◆ **AIM OF THE EXERCISE**
Reproduce all of the data exactly.

◆ **RECORDED INFORMATION**
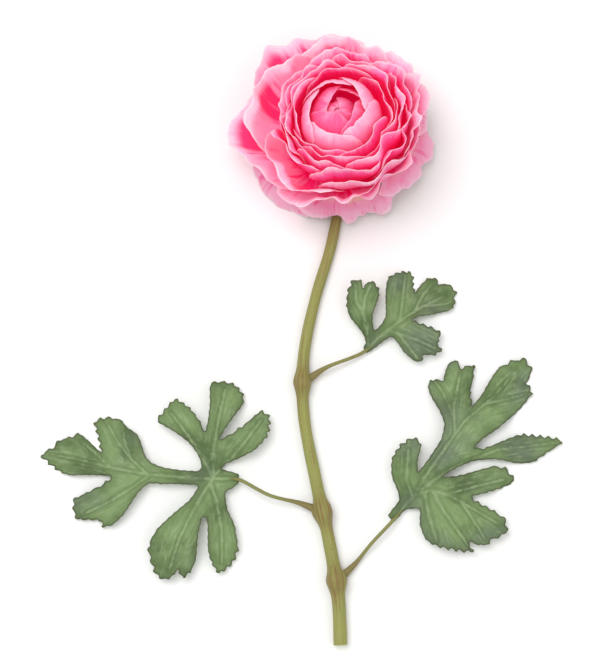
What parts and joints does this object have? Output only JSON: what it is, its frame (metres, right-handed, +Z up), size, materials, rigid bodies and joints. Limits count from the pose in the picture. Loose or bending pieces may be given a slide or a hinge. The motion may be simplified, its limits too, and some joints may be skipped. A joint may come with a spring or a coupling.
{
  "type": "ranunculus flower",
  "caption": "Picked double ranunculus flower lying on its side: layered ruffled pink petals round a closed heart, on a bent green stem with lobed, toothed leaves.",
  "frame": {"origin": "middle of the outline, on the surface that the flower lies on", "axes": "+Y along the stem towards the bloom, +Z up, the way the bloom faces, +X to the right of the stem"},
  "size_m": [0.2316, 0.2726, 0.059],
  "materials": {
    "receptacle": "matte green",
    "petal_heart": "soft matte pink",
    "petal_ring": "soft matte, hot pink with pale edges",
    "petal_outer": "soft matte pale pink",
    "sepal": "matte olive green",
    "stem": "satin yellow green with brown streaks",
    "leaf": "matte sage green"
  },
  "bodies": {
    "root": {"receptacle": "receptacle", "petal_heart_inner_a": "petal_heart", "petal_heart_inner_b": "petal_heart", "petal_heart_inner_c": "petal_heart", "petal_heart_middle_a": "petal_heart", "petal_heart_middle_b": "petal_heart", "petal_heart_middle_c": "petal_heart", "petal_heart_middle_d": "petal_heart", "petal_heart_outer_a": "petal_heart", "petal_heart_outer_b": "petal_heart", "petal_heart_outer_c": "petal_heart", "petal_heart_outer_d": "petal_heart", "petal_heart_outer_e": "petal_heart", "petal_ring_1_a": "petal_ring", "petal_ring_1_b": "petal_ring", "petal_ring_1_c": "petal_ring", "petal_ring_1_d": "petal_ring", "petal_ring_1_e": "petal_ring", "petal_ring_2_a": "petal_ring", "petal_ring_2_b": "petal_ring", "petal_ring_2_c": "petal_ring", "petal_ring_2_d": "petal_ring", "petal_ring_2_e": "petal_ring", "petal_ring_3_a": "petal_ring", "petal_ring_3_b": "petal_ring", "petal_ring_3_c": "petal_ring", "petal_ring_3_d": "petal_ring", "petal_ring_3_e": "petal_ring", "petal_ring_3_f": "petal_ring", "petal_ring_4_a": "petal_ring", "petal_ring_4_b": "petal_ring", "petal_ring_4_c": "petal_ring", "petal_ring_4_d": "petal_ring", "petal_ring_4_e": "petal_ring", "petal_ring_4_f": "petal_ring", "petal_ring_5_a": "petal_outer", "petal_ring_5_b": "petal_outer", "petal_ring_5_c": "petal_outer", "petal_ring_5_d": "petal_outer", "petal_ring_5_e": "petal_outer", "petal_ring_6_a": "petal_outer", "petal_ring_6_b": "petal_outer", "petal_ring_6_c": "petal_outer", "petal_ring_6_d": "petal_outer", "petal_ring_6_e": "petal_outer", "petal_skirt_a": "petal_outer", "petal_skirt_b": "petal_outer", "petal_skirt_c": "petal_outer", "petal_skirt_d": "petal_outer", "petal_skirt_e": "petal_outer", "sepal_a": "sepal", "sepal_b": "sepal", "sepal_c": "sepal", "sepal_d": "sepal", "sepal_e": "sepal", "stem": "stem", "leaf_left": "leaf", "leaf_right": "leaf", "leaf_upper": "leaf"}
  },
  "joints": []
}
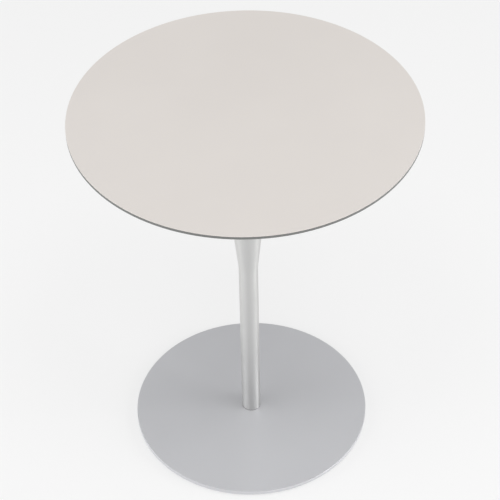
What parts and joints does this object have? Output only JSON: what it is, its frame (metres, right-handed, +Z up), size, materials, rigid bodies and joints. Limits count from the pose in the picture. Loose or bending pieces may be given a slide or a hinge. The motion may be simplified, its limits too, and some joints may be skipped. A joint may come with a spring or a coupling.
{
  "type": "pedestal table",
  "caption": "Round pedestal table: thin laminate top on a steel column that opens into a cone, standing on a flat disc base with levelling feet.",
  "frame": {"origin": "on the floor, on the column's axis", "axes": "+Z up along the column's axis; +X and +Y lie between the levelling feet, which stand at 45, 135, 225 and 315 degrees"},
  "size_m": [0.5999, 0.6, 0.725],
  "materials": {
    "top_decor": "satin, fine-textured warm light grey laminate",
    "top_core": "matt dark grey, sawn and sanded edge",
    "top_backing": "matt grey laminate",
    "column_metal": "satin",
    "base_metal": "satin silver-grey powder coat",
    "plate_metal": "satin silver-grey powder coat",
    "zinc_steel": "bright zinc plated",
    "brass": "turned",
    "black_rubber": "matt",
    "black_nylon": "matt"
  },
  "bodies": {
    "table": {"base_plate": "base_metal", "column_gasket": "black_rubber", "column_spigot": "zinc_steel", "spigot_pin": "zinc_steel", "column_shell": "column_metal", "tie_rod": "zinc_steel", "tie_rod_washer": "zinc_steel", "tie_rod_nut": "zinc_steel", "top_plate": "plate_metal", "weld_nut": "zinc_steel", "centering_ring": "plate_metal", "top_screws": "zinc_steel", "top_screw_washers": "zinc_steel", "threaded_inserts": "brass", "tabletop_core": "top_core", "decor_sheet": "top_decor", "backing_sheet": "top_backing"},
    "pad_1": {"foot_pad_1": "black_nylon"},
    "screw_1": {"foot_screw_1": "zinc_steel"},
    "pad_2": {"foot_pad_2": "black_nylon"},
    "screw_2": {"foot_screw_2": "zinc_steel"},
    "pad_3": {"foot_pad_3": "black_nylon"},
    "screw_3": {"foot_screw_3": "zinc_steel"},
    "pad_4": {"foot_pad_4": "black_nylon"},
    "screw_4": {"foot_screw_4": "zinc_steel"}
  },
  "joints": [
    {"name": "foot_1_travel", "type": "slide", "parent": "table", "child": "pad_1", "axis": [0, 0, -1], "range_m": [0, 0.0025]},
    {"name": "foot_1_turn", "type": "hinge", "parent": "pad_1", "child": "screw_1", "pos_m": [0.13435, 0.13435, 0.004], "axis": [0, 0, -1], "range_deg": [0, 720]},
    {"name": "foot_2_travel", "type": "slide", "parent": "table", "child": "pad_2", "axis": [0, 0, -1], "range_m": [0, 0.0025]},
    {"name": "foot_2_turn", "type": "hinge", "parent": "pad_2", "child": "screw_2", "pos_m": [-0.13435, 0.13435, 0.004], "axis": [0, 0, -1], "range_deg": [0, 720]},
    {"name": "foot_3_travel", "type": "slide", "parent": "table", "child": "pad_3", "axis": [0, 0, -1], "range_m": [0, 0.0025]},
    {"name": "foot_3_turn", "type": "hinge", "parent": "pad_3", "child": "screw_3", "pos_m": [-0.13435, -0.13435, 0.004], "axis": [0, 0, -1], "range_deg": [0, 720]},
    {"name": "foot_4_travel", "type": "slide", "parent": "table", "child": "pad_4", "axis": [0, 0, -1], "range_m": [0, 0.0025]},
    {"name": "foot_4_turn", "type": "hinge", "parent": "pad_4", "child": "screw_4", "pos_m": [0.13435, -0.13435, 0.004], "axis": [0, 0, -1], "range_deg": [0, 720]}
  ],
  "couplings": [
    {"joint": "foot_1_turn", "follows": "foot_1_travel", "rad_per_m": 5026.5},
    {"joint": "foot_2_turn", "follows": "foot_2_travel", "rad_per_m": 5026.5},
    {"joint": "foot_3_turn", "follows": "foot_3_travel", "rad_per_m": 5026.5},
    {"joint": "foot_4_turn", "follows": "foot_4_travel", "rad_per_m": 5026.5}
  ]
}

◆ **EXERCISE OUTPUT**
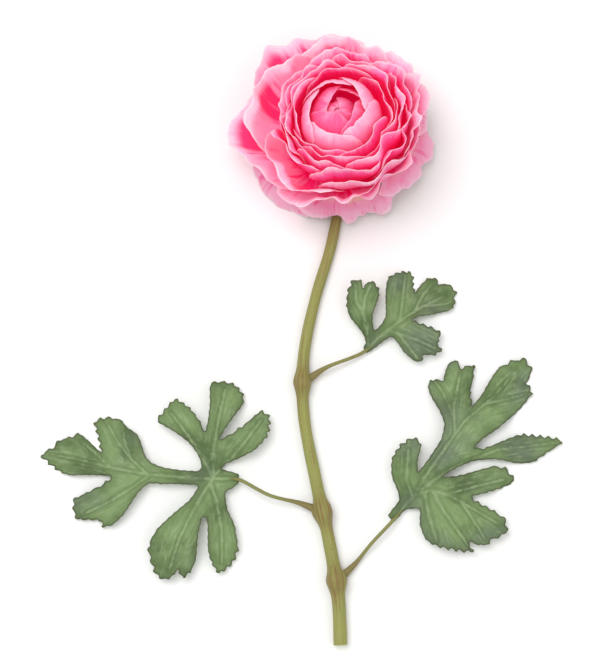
What parts and joints does this object have? Output only JSON: what it is, its frame (metres, right-handed, +Z up), size, materials, rigid bodies and joints. Limits count from the pose in the picture. Loose or bending pieces may be given a slide or a hinge. The motion may be simplified, its limits too, and some joints may be skipped. A joint may come with a spring or a coupling.
{
  "type": "ranunculus flower",
  "caption": "Picked double ranunculus flower lying on its side: layered ruffled pink petals round a closed heart, on a bent green stem with lobed, toothed leaves.",
  "frame": {"origin": "middle of the outline, on the surface that the flower lies on", "axes": "+Y along the stem towards the bloom, +Z up, the way the bloom faces, +X to the right of the stem"},
  "size_m": [0.2316, 0.2726, 0.059],
  "materials": {
    "receptacle": "matte green",
    "petal_heart": "soft matte pink",
    "petal_ring": "soft matte, hot pink with pale edges",
    "petal_outer": "soft matte pale pink",
    "sepal": "matte olive green",
    "stem": "satin yellow green with brown streaks",
    "leaf": "matte sage green"
  },
  "bodies": {
    "root": {"receptacle": "receptacle", "petal_heart_inner_a": "petal_heart", "petal_heart_inner_b": "petal_heart", "petal_heart_inner_c": "petal_heart", "petal_heart_middle_a": "petal_heart", "petal_heart_middle_b": "petal_heart", "petal_heart_middle_c": "petal_heart", "petal_heart_middle_d": "petal_heart", "petal_heart_outer_a": "petal_heart", "petal_heart_outer_b": "petal_heart", "petal_heart_outer_c": "petal_heart", "petal_heart_outer_d": "petal_heart", "petal_heart_outer_e": "petal_heart", "petal_ring_1_a": "petal_ring", "petal_ring_1_b": "petal_ring", "petal_ring_1_c": "petal_ring", "petal_ring_1_d": "petal_ring", "petal_ring_1_e": "petal_ring", "petal_ring_2_a": "petal_ring", "petal_ring_2_b": "petal_ring", "petal_ring_2_c": "petal_ring", "petal_ring_2_d": "petal_ring", "petal_ring_2_e": "petal_ring", "petal_ring_3_a": "petal_ring", "petal_ring_3_b": "petal_ring", "petal_ring_3_c": "petal_ring", "petal_ring_3_d": "petal_ring", "petal_ring_3_e": "petal_ring", "petal_ring_3_f": "petal_ring", "petal_ring_4_a": "petal_ring", "petal_ring_4_b": "petal_ring", "petal_ring_4_c": "petal_ring", "petal_ring_4_d": "petal_ring", "petal_ring_4_e": "petal_ring", "petal_ring_4_f": "petal_ring", "petal_ring_5_a": "petal_outer", "petal_ring_5_b": "petal_outer", "petal_ring_5_c": "petal_outer", "petal_ring_5_d": "petal_outer", "petal_ring_5_e": "petal_outer", "petal_ring_6_a": "petal_outer", "petal_ring_6_b": "petal_outer", "petal_ring_6_c": "petal_outer", "petal_ring_6_d": "petal_outer", "petal_ring_6_e": "petal_outer", "petal_skirt_a": "petal_outer", "petal_skirt_b": "petal_outer", "petal_skirt_c": "petal_outer", "petal_skirt_d": "petal_outer", "petal_skirt_e": "petal_outer", "sepal_a": "sepal", "sepal_b": "sepal", "sepal_c": "sepal", "sepal_d": "sepal", "sepal_e": "sepal", "stem": "stem", "leaf_left": "leaf", "leaf_right": "leaf", "leaf_upper": "leaf"}
  },
  "joints": []
}
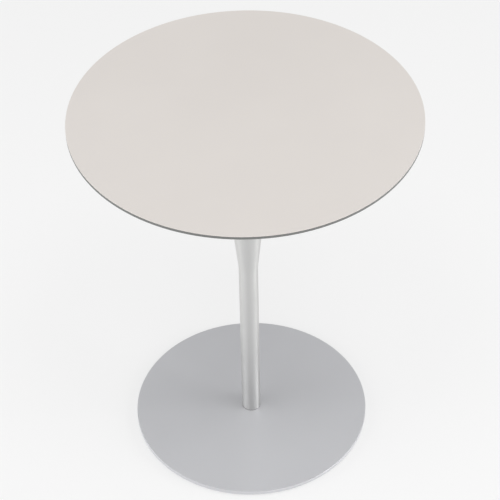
What parts and joints does this object have? Output only JSON: what it is, its frame (metres, right-handed, +Z up), size, materials, rigid bodies and joints. Limits count from the pose in the picture. Loose or bending pieces may be given a slide or a hinge. The motion may be simplified, its limits too, and some joints may be skipped. A joint may come with a spring or a coupling.
{
  "type": "pedestal table",
  "caption": "Round pedestal table: thin laminate top on a steel column that opens into a cone, standing on a flat disc base with levelling feet.",
  "frame": {"origin": "on the floor, on the column's axis", "axes": "+Z up along the column's axis; +X and +Y lie between the levelling feet, which stand at 45, 135, 225 and 315 degrees"},
  "size_m": [0.5999, 0.6, 0.725],
  "materials": {
    "top_decor": "satin, fine-textured warm light grey laminate",
    "top_core": "matt dark grey, sawn and sanded edge",
    "top_backing": "matt grey laminate",
    "column_metal": "satin",
    "base_metal": "satin silver-grey powder coat",
    "plate_metal": "satin silver-grey powder coat",
    "zinc_steel": "bright zinc plated",
    "brass": "turned",
    "black_rubber": "matt",
    "black_nylon": "matt"
  },
  "bodies": {
    "table": {"base_plate": "base_metal", "column_gasket": "black_rubber", "column_spigot": "zinc_steel", "spigot_pin": "zinc_steel", "column_shell": "column_metal", "tie_rod": "zinc_steel", "tie_rod_washer": "zinc_steel", "tie_rod_nut": "zinc_steel", "top_plate": "plate_metal", "weld_nut": "zinc_steel", "centering_ring": "plate_metal", "top_screws": "zinc_steel", "top_screw_washers": "zinc_steel", "threaded_inserts": "brass", "tabletop_core": "top_core", "decor_sheet": "top_decor", "backing_sheet": "top_backing"},
    "pad_1": {"foot_pad_1": "black_nylon"},
    "screw_1": {"foot_screw_1": "zinc_steel"},
    "pad_2": {"foot_pad_2": "black_nylon"},
    "screw_2": {"foot_screw_2": "zinc_steel"},
    "pad_3": {"foot_pad_3": "black_nylon"},
    "screw_3": {"foot_screw_3": "zinc_steel"},
    "pad_4": {"foot_pad_4": "black_nylon"},
    "screw_4": {"foot_screw_4": "zinc_steel"}
  },
  "joints": [
    {"name": "foot_1_travel", "type": "slide", "parent": "table", "child": "pad_1", "axis": [0, 0, -1], "range_m": [0, 0.0025]},
    {"name": "foot_1_turn", "type": "hinge", "parent": "pad_1", "child": "screw_1", "pos_m": [0.13435, 0.13435, 0.004], "axis": [0, 0, -1], "range_deg": [0, 720]},
    {"name": "foot_2_travel", "type": "slide", "parent": "table", "child": "pad_2", "axis": [0, 0, -1], "range_m": [0, 0.0025]},
    {"name": "foot_2_turn", "type": "hinge", "parent": "pad_2", "child": "screw_2", "pos_m": [-0.13435, 0.13435, 0.004], "axis": [0, 0, -1], "range_deg": [0, 720]},
    {"name": "foot_3_travel", "type": "slide", "parent": "table", "child": "pad_3", "axis": [0, 0, -1], "range_m": [0, 0.0025]},
    {"name": "foot_3_turn", "type": "hinge", "parent": "pad_3", "child": "screw_3", "pos_m": [-0.13435, -0.13435, 0.004], "axis": [0, 0, -1], "range_deg": [0, 720]},
    {"name": "foot_4_travel", "type": "slide", "parent": "table", "child": "pad_4", "axis": [0, 0, -1], "range_m": [0, 0.0025]},
    {"name": "foot_4_turn", "type": "hinge", "parent": "pad_4", "child": "screw_4", "pos_m": [0.13435, -0.13435, 0.004], "axis": [0, 0, -1], "range_deg": [0, 720]}
  ],
  "couplings": [
    {"joint": "foot_1_turn", "follows": "foot_1_travel", "rad_per_m": 5026.5},
    {"joint": "foot_2_turn", "follows": "foot_2_travel", "rad_per_m": 5026.5},
    {"joint": "foot_3_turn", "follows": "foot_3_travel", "rad_per_m": 5026.5},
    {"joint": "foot_4_turn", "follows": "foot_4_travel", "rad_per_m": 5026.5}
  ]
}